Einen spannenden Job mit Entwicklungsmöglichkeiten anbieten und den Kandidaten kommunizieren, dass die Unternehmung auch in der Krise ein sicheres Geschäftsmodell hat. Ausserdem muss das Vergütungspaket stimmen und das Arbeitsumfeld sollte den Ansprüchen der gesuchten Talente entsprechen.
Ein wichtiger Faktor für das Mitarbeiterengagement sind die direkten Vorgesetzten und das Top Management. Wie schneiden hier die Schweizer Unternehmen im internationalen Vergleich ab?
Das Management bekommt überall keine allzu guten Noten, fragt man die Gesamtbelegschaft. Positiver sind allerdings Nachwuchstalente und Leistungsträger gestimmt – in ihren Augen schneidet die Unternehmensleitung besser ab. Die Schweizer sind insgesamt etwas kritischer als die Kolleginnen und Kollegen in anderen Ländern, was aber auch dem Schweizer Naturell entspricht. Nur bei der Kostenkontrolle geben die Schweizer ihren Chefs bessere Noten.
Welchen Tipp geben Sie einem KMU, welches das Mitarbeiterengagement erhöhen möchte?

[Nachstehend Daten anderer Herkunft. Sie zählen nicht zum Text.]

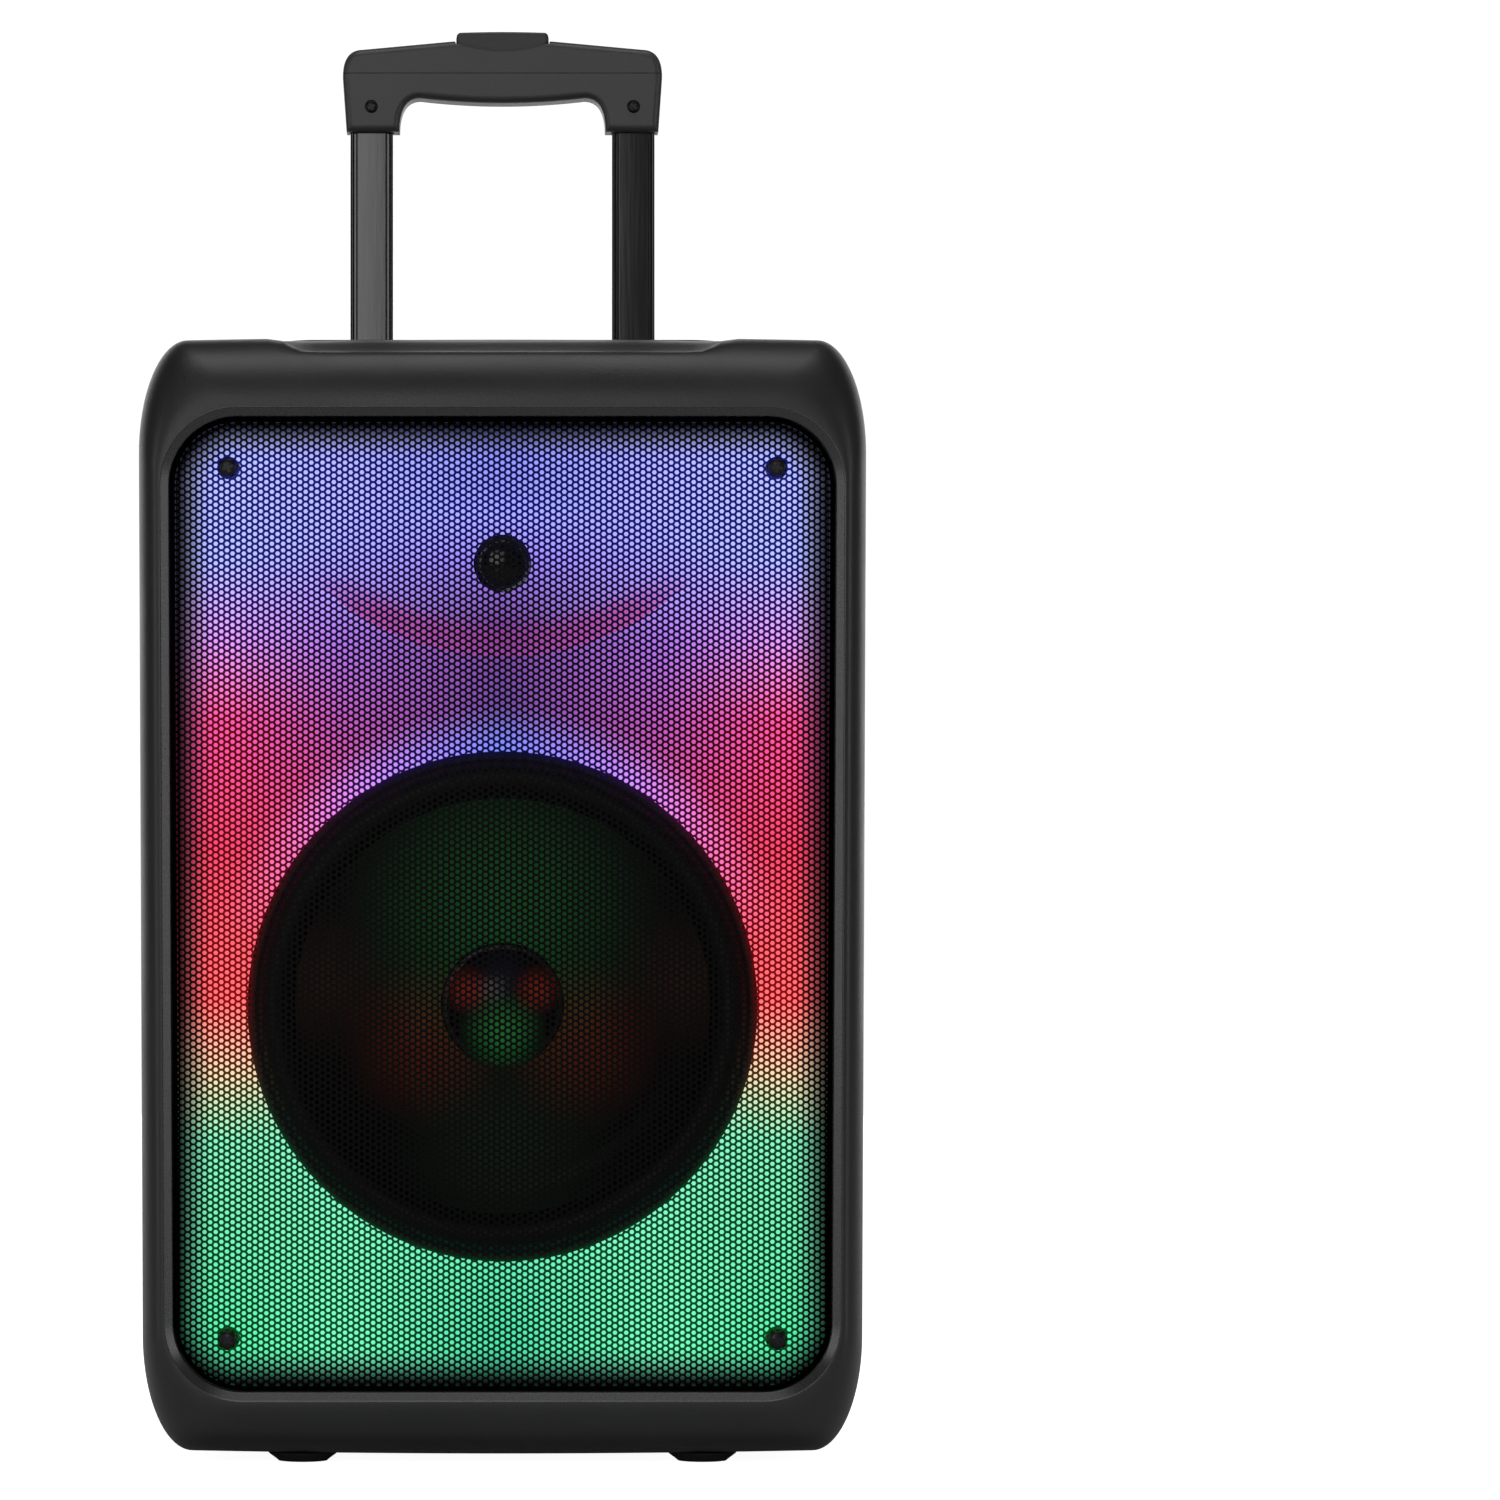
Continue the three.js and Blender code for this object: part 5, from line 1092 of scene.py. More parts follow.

Mitarbeiter arbeiten engagiert, wenn sie wissen, wofür sie arbeiten, wenn ihr direkter Vorgesetzter sie unterstützt und wenn die Balance zwischen Arbeit und Privatleben stimmt. Wenn das KMU also die Führungskompetenz von Unternehmensleitung und Middle Management systematisch ausbaut, seinen Mitarbeitern die Ziele und Werte des Unternehmens verständlich nahe bringt und die Stressbewältigung und Work-Life-Balance verbessert, hat es schon vieles richtig gemacht.